The Philippines had approached the tribunal arguing that China’s territorial claims in the region were unlawful.

O’Farrell issued a statement on Thursday criticising China over its border row with India in eastern Ladakh and its actions in South China Sea. 

In the last few weeks, China has increased its military assertiveness in South China Sea when the entire world is battling the coronavirus pandemic.

In response, the US had sent military ships near the disputed islands and called Beijing’s claim over the region illegal.

TROUBLED WATERS

China illustrates its claims with a vague, U-shaped “nine-dash line” that includes swathes of Vietnam’s exclusive economic zone, or EEZ, as well as the Paracel Islands and Spratly Islands. It also overlaps the EEZs of Brunei, Indonesia, Malaysia, the Philippines, Taiwan and Vietnam.

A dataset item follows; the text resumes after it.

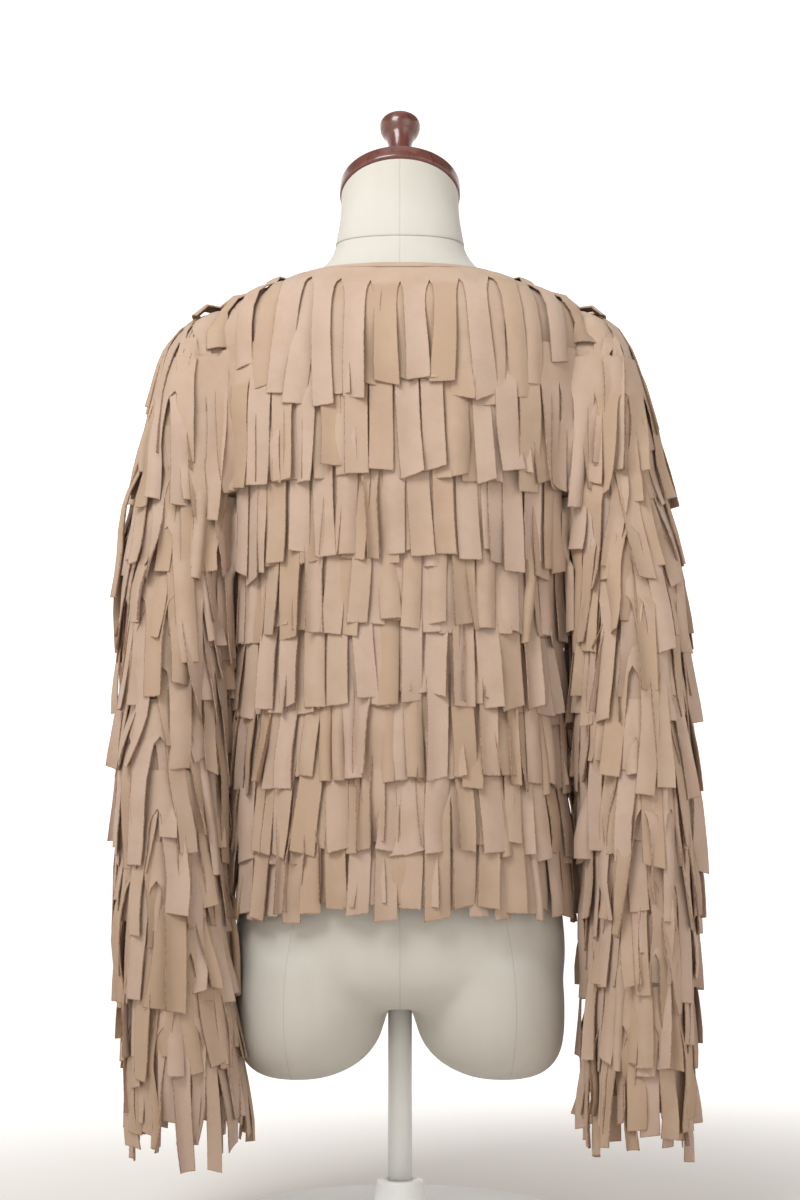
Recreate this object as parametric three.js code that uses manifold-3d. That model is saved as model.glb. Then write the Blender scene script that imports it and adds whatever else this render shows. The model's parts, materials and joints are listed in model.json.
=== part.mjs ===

A tribunal at The Hague, based on a suit brought by the Philippines, ruled in 2016 that China has no “historic title” over the waters, and that its line was superseded by the 1982 U.N. Convention on the Law of the Sea.

Chinese state media had then called the Permanent Court of Arbitration in the Hague a “puppet” of external forces after it ruled that China had breached the Philippines’ sovereign rights by endangering its ships and fishing and oil projects.